RT readers may also have noticed it in the RT’s January magazine. Among the scholars on this committee is Fred Hoxie, an Evanston resident, a professor at University of Illinois and a scholar of Native American studies. According to NU, “The group will examine the nature of Evans’ involvement in the Sand Creek Massacre, an incident that occurred in 1864 while he was the governor of what was then the Colorado Territory, and Evans’ later involvement with Northwestern. … The year 2014 will mark the 150th anniversary of Sand Creek, so it is appropriate to assess how and what we report about John Evans as part of our institutional history, and if and in what way we should continue to recognize his contributions to the University,” Provost Daniel Linzer said in announcing the committee. The massacre occurred after NU was founded, but John Evans continued – at least nominally – as a trustee for several years after going to Colorado. NU is looking to see whether Mr. Evans’s later “financial support” of NU “could be attributed to wealth he obtained as a result of policies and practices he pursued while territorial governor regarding the Native American populations there.”

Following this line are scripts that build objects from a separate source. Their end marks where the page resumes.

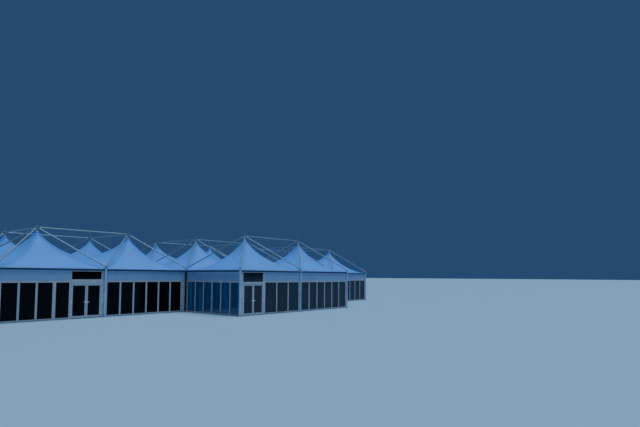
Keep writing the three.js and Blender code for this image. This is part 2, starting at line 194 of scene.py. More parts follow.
class FrameSettings(PropertyGroup):
    """The legs, eaves and outside tubes."""

    tube_radius: FloatProperty(
        name="Tube radius", description="Radius of struts and ring tubes",
        default=0.045, unit="LENGTH")
    leg_half: FloatProperty(
        name="Half leg", description="Half the width of a leg", default=0.05, unit="LENGTH")
    tube_colour: FloatVectorProperty(
        name="Tube colour", description="Colour of the bare aluminium", subtype="COLOR",
        default=(0.4, 0.37, 0.34), min=0, max=1)
    leg_colour: FloatVectorProperty(
        name="Leg colour", description="Colour of the coated legs", subtype="COLOR",
        default=(0.5, 0.6, 0.75), min=0, max=1)
    # Painted shade: the eave beams are coloured dark, as the shadow under the membrane's hem
    eave_shade_colour: FloatVectorProperty(
        name="Eave colour", description="Colour of the eave beams", subtype="COLOR",
        default=(0.028, 0.055, 0.135), min=0, max=1)


class WallSettings(PropertyGroup):
    """The window walls and the fascia over them."""

    sill: FloatProperty(
        name="Sill", description="Height of the glass's lower edge", default=0.1, unit="LENGTH")
    head: FloatProperty(
        name="Head", description="Height of the glass's upper edge", default=2.21, unit="LENGTH")
    frame_colour: FloatVectorProperty(
        name="Frame colour", description="Colour of the coated window frames", subtype="COLOR",
        default=(0.58, 0.45, 0.45), min=0, max=1)
    glass_colour: FloatVectorProperty(
        name="Glass colour", description="Tint of the panes", subtype="COLOR",
        default=(0.005, 0.014, 0.026), min=0, max=1)
    # Painted shade and painted reflection: the next two are copies of the glass, darker for the left
    # wing and bluer for the porch's left side
    glass_painted_dark_colour: FloatVectorProperty(
        name="Dark glass colour", description="Tint of the panes over the dark left wing",
        subtype="COLOR", default=(0.002, 0.003, 0.006), min=0, max=1)
    glass_painted_blue_colour: FloatVectorProperty(
        name="Blue glass colour", description="Tint of the panes in the porch's left side",
        subtype="COLOR", default=(0.034, 0.13, 0.28), min=0, max=1)
    fascia_colour: FloatVectorProperty(
        name="Fascia colour", description="Colour of the panels under the eaves", subtype="COLOR",
        default=(0.38, 0.46, 0.64), min=0, max=1)


class DoorSettings(PropertyGroup):
    """The two double doors."""

    stile: FloatProperty(
        name="Stile", description="Width of a leaf's stiles", default=0.075, unit="LENGTH")
    lever: FloatProperty(
        name="Lever", description="Length of the lever handles", default=0.15, unit="LENGTH")


class StageSettings(PropertyGroup):
    """Floor, light and camera."""

    floor_colour: FloatVectorProperty(
        name="Floor colour", description="Colour of the pale floor", subtype="COLOR",
        default=(0.5, 0.52, 0.56), min=0, max=1)
    sky_colour: FloatVectorProperty(
        name="Sky colour", description="Colour of the soft light all round", subtype="COLOR",
        default=(0.16, 0.39, 0.95), min=0, max=1)
    sky_strength: FloatProperty(
        name="Sky strength", description="Strength of the soft light all round", default=0.17)
    sun_strength: FloatProperty(
        name="Sun strength", description="Strength of the soft key light", default=3.35)


def settings():
    return bpy.context.scene.marquee


class MarqueeSettings(PropertyGroup):
    """All settings of the marquee."""

    roof: PointerProperty(type=RoofSettings)
    frame: PointerProperty(type=FrameSettings)
    walls: PointerProperty(type=WallSettings)
    doors: PointerProperty(type=DoorSettings)
    stage: PointerProperty(type=StageSettings)


# Materials

# Colours that have no setting, darker and paler
ZINC = ((0.28, 0.3, 0.33), (0.46, 0.48, 0.5))
RUBBER = ((0.012, 0.013, 0.015), (0.03, 0.032, 0.035))
CHROME = ((0.84, 0.87, 0.92), (0.93, 0.95, 0.98))
DUST = (0.2, 0.19, 0.17)
SHEEN = (0.6, 0.8, 1.0)

# Heights and widths that the patterns follow
DUST_TOP = 0.4
# Depth under the eaves that is painted paler: painted light
EAVE_LIGHT_DEPTH = 0.25
# Heights over which the membrane is painted darker towards its peaks: painted shade
PEAK_SHADE = (EAVE_TOP + 0.3, EAVE_TOP + 1.3)
DIRT_TOP = EAVE_TOP + 0.55
WELD_EDGE = (0.028, 0.032)
POCKET_EDGE = (0.05, 0.056)

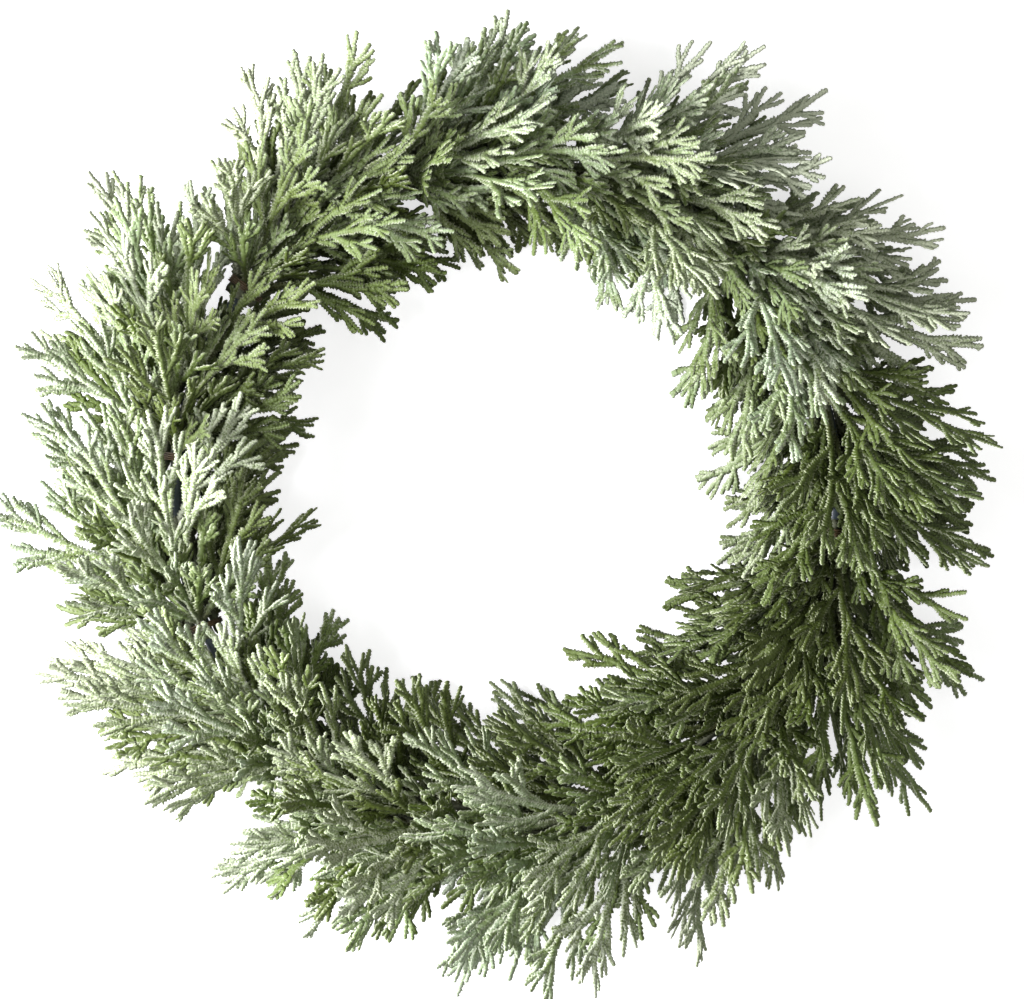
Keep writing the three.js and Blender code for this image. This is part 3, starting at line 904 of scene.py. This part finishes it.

From our readers: TG: In the last four years, I’ve notified the people on my block in North Evanston to move their cars for street cleaning, saving them more than $3,000 (roughly 120 cars x $25 tickets). Since we have a $100 million under-funded pension liability in Evanston, which is better: the government getting the money or the people keeping and spending the money? I wonder what economists would think… Sincerely, Not Sure If I’m a Good Neighbor, Alan Sanders
From TG: Thank you for your letter. Your candor seems (leaving out a massive amount of nuances) to encapsulate the debate that is causing gridlock in Congress: Should government generate revenues or leave the money in the pockets of the taxpayers? While TG is unashamedly progressive in most aspects of the political arena, where parking tickets are concerned, TG believes arbitrariness and greed (to name merely two factors) weigh mightily on the side of letting the taxpayers keep the money.
The Traffic Guy thinks …
… that, now that folks are openly admitting what John Evans did or approved of, maybe as part of the City’s sesquicentennial it could change its name. Any thoughts for a new moniker for the City that aspires to be the “most liveable City in the county?” Greenton? Luntville? Willardtown? Mortonton? Purpletown? While they’re at it, maybe the Evans committee could look into General Sheridan and his anti-Indian slogan.